The village has a total population of around two thousand, and the villagers belong to eleven different administrative groups, such as Luxi Village, Luxi Street and Bi Tao ("Jade Peach"). Luxi covers a total area of around 33 square kilometers, over 90% of which is dedicated to forestry, with tea production forming the secondlargest industry. In 2006, thanks to a satellite photo, this heavily-forested mountain village was discovered to be home to around 118 rare Phoebe nanmu trees (traditionally used for furniture and construction) growing across an area of around 0.7 hectares.

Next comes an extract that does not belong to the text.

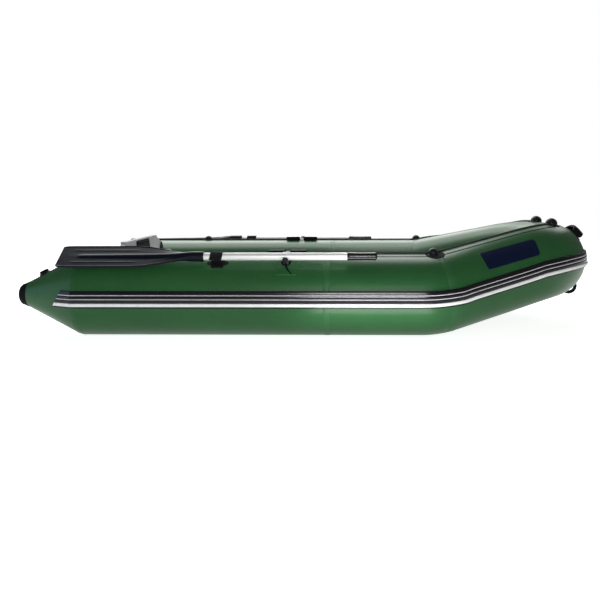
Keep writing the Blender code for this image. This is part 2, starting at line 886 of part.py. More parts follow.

Phoebe nanmu trees, known as "diannan (滇楠)" in Chinese, are not native to Qimen - so how did these centuries-old trees originally take root in Luxi's Jade Peach Village? According to villagers, there was once a local man who went to Yunnan Province to serve as an official. When he retired and returned home, he brought some diannan seeds back with him from Yunnan and planted them at the mouth of the water in front of the village, both as flood control and to help balance the feng shui. The wood from these trees is considered very precious, and the trees are now a protected species, so it really was an amazing thing to come across such a large, untouched area of them.
While the peace and quiet of Luxi today belies its history as a bustling trading post, it has inherited a fascinating history and culture that have been carried down the river of time to this day. And, so it seems, the mountains and waters of Luxi may still have a few new surprises to reveal among the relics!